* _What you should do_
Reproduce every line in the listing that contains the word "record".

* _3D code data_
--- start ---
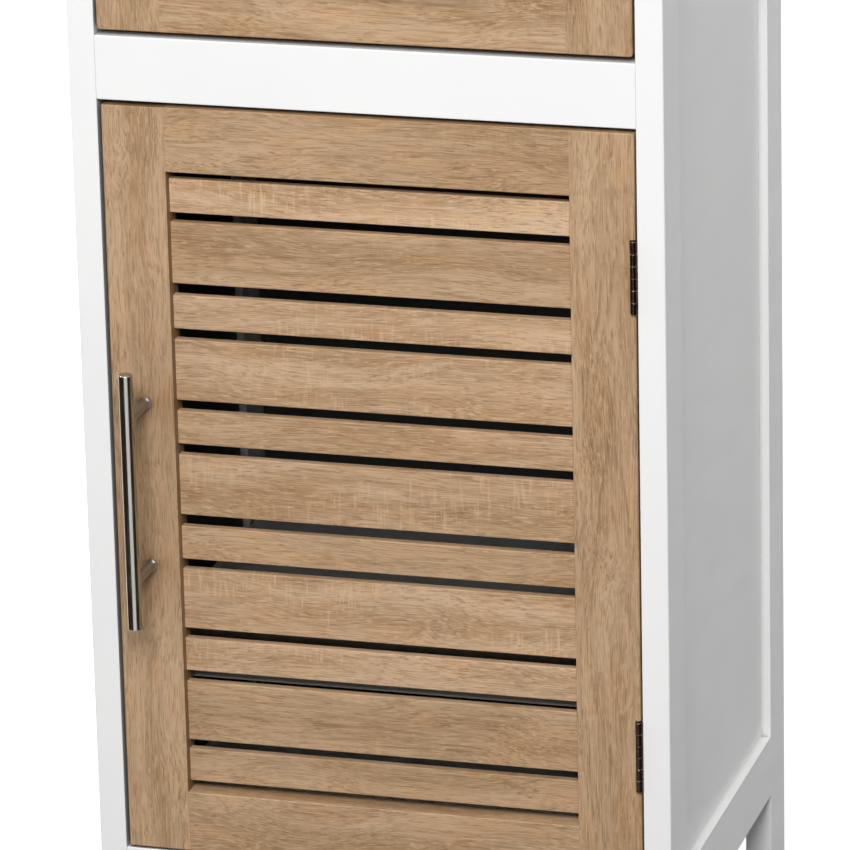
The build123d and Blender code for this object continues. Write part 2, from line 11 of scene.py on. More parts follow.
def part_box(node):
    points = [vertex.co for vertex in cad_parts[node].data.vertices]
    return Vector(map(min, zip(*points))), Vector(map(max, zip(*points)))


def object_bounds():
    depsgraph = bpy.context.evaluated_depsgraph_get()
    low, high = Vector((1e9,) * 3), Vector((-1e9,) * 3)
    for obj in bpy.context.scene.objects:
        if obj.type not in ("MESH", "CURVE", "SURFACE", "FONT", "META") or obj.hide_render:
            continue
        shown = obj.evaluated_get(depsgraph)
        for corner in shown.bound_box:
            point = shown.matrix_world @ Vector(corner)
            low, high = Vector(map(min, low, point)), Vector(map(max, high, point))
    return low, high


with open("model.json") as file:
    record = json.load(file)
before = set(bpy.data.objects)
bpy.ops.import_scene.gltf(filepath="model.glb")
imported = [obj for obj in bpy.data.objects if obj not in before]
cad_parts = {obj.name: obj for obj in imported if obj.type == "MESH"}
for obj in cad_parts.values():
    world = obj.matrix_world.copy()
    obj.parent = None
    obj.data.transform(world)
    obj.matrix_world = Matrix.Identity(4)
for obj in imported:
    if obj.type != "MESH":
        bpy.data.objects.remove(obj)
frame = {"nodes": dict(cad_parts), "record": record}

bl_info = {
    "name": "Bathroom Floor Cabinet",
    "version": (1, 0, 0),
    "blender": (4, 5, 0),
    "location": "3D View > Sidebar > Cabinet",
    "description": "Finishes, studio and camera for a white cabinet with oak-look fronts",
    "category": "Object",
}

# The whole cabinet and the planes that the finishes and the camera are placed from
CAD_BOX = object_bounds()
NODES = frame["nodes"]
SLOT_OF = {part["node"]: part["material_slot"] for part in frame["record"]["subparts"]}
CASE_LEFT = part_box("left_front_leg")[0].x
CASE_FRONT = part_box("front_cross_rail")[0].y
CROSS_RAIL_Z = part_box("front_cross_rail")[0].z
CASE_HEIGHT = CAD_BOX[1].z

# How deep each finish's bump is, in metres
LACQUER_RELIEF = 0.00002
OAK_RELIEF = 0.00004
BOARD_RELIEF = 0.0001
BRUSH_RELIEF = 0.000004
PLATING_RELIEF = 0.00003
PLASTIC_RELIEF = 0.00004
BEECH_RELIEF = 0.00005
FLOOR_RELIEF = 0.0001

# Specular level of the satin finishes and the floor
LACQUER_GLOSS = 0.2
OAK_GLOSS = 0.35
FLOOR_GLOSS = 0.1

# Tint and reach of the painted shadow of the door handle on its stile
HANDLE_SHADOW_TINT = (0.42, 0.36, 0.27, 1.0)
HANDLE_SHADOW_REACH = 0.05

# Turns that lay a print's grain upright, level, or from front to back
UPRIGHT = (0.0, math.radians(90.0), 0.0)
LEVEL = (0.0, 0.0, 0.0)
FORWARDS = (0.0, 0.0, math.radians(90.0))

# Sizes of the fixed lamps, and how the lamp over the floor is aimed
SIDE_SIZE = 0.6
FLOOR_LIGHT_SIZE = 1.5
FLOOR_LIGHT_SPREAD = 90.0
FLOOR_LIGHT_LEAN = 0.7
BACK_SIZE = 2.2

# Black cards round the door handle: first and last direction, in degrees from straight ahead
FLAGS = (("left_flag", -112.0, -7.0), ("right_flag", 44.0, 100.0))
FLAG_STEPS = 8


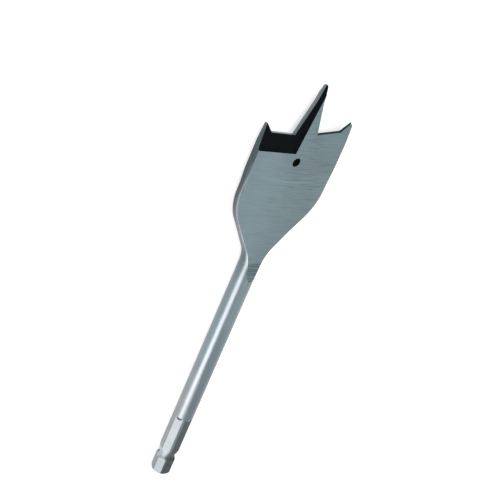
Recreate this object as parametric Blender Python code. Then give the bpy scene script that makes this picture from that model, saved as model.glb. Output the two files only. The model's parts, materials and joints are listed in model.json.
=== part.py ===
# Spade drill bit, one piece of forged and ground steel, lying at rest.
# Metres, +Z up. +X runs across the blade, +Y from the shank end to the point,
# +Z is the normal of the ground face that looks up. The shapes below are measured from the
# shank's end face at y = 0 and its axis, and the finished bit is centred over the origin.

import math

import bmesh
import bpy

MM = 0.001

# Overall sizes, in mm
OVERALL_LENGTH = 152.0
BLADE_WIDTH = 35.0
BLADE_THICKNESS = 2.65
SHANK_DIAMETER = 6.9

# Cutting end, in mm and degrees
POINT_LENGTH = 17.25
POINT_BASE_WIDTH = 9.0
POINT_KNEE_WIDTH = 2.65
POINT_KNEE_LENGTH = 5.5
POINT_TIP_WIDTH = 1.1
POINT_TIP_THICKNESS = 0.9
LIP_ANGLE_DEG = 5.7
SPUR_WIDTH = 3.1
SPUR_HEIGHT = 3.3
SPUR_FOOT_RADIUS = 0.6
LIP_CLEARANCE_DEG = 13.0
POINT_CLEARANCE_DEG = 17.0
SPUR_CLEARANCE_DEG = 1.0
SIDE_CLEARANCE_DEG = 16.0
SIDE_CLEARANCE_LENGTH = 13.5

# Rake recesses, in mm and degrees. Each profile gives depth over distance from the recess edge
RECESS_LIP_PROFILE = ((0.0, 0.0), (0.35, 0.26), (0.7, 0.43), (1.1, 0.54),
                      (1.6, 0.60), (2.4, 0.66), (7.6, 0.94))
RECESS_POINT_PROFILE = ((0.0, 0.0), (0.15, 0.26), (0.4, 0.45), (0.8, 0.60),
                        (1.4, 0.73), (2.0, 0.81), (3.6, 0.96))
RECESS_BELOW_LIP = 6.35
RECESS_ANGLE_DEG = 5.0
RECESS_OFF_AXIS = 1.08
RECESS_LEAN_DEG = 6.0

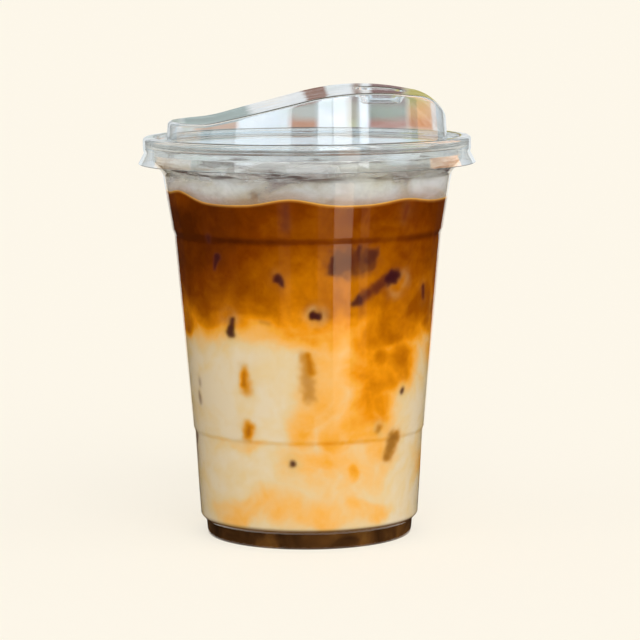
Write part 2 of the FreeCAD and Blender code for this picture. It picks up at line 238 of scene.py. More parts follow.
class Finish(Nodes):
    """One material."""

    def __init__(self, name):
        self.material = bpy.data.materials.new(name)
        self.material.use_nodes = True
        super().__init__(self.material.node_tree)
        self.place = self.node("ShaderNodeTexCoord").outputs["Object"]

    def attribute(self, name):
        made = self.node("ShaderNodeAttribute", {"attribute_name": name})
        return Number(self, made.outputs["Fac"])

    def axes(self):
        """The place's x, y and z as numbers."""
        parts = self.node("ShaderNodeSeparateXYZ", None, {0: self.place})
        return [Number(self, parts.outputs[axis]) for axis in "XYZ"]

    def scaled_place(self, *scale):
        """The place for a pattern that is drawn out where a scale is small, squeezed where large."""
        return self.node("ShaderNodeMapping", None, {"Vector": self.place, "Scale": scale}).outputs[0]

    def ramp(self, share, *stops):
        return self.node("ShaderNodeValToRGB", {"stops": stops}, {0: share}).outputs[0]

    def bump(self, strength, depth, height):
        """The lean of a surface that rises and falls with a height, by up to a depth."""
        return self.node("ShaderNodeBump", None,
                         {"Strength": strength, "Distance": depth, "Height": height}).outputs[0]

    def surface(self, values):
        return self.node("ShaderNodeBsdfPrincipled", None, values).outputs[0]

    def glow(self, tint, strength=1.0):
        return self.node("ShaderNodeEmission", None, {"Color": tint, "Strength": strength}).outputs[0]

    def lets_light_in(self, shader, tint):
        """A shader that is simply see-through, in a tint, to the rays that look for lamps."""
        through = self.node("ShaderNodeBsdfTransparent", None, {"Color": tint})
        path = self.node("ShaderNodeLightPath")
        mixed = self.node("ShaderNodeMixShader", None,
                          {0: path.outputs["Is Shadow Ray"], 1: shader, 2: through.outputs[0]})
        return mixed.outputs[0]

    def done(self, shader):
        self.node("ShaderNodeOutputMaterial", None, {"Surface": shader})
        return self.material


print("a middle grey is", round(colour(128, 128, 128)[0], 3), "in the units that nodes take")

# %% [markdown]
# Clear plastic is glass with a thin wall. Real glass shaders cast full shadows, and a drink
# behind one would stay dark, so the plastic turns transparent for the rays that come from lamps.
# Moulded plastic is never quite even: slow waves in its surface, a little stretched upward by
# the forming, bend the reflections. A Bump node gives those.

# %% Clear plastic
PLASTIC_IOR = 1.57  # how strongly the plastic bends light


def clear_plastic(name, tint, roughness, waviness):
    finish = Finish(name)
    waves = finish.cloud(finish.scaled_place(1, 1, 0.35), 60, detail=1.5)
    glass = finish.surface({"Base Color": tint, "Roughness": roughness, "IOR": PLASTIC_IOR,
                            "Transmission Weight": 1.0,
                            "Normal": finish.bump(waviness, 0.2 * MM, waves)})
    return finish.done(finish.lets_light_in(glass, tint))


CUP_PLASTIC = clear_plastic("clear_cup", (0.985, 0.99, 0.99, 1), 0.02, 0.25)
LID_PLASTIC = clear_plastic("clear_lid", (0.90, 0.945, 0.98, 1), 0.02, 0.6)
print("finishes", CUP_PLASTIC.name, LID_PLASTIC.name)

# %% [markdown]
# The cup is one thin wall, drawn as a line and spun about its axis. The line runs along the
# outside: the raised base, the foot that the cup stands on, a rounded shoulder, a fine score
# line, the ledge that keeps stacked cups apart, the flared neck, and last the rim, which curls
# outward and under. A Solidify modifier then gives the wall its thickness on the inside.

# %% The cup's outside line
CUP_WALL = 0.45
PANEL_RISE = 2.0
FOOT_RADIUS = 31.1
FOOT_FLARE = 0.4
FOOT_HEIGHT = 4.5
FOOT_RING = 3.4
SHOULDER = Vector((33.15, 6.2))
SCORE_LINE = Vector((34.85, 31.9))
SCORE_STEP = Vector((0.45, 1.3))
LEDGE = Vector((40.45, 91.9))
LEDGE_STEP = Vector((0.6, 1.7))
NECK = Vector((43.75, 110.4))
SEAT = Vector((46.8, 113.8))
CURL = 1.4
CURL_CENTRE = Vector((RIM_RADIUS, RIM_TOP)) / MM - Vector((CURL, CURL))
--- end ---
* _Expected output_
    record = json.load(file)
frame = {"nodes": dict(cad_parts), "record": record}
SLOT_OF = {part["node"]: part["material_slot"] for part in frame["record"]["subparts"]}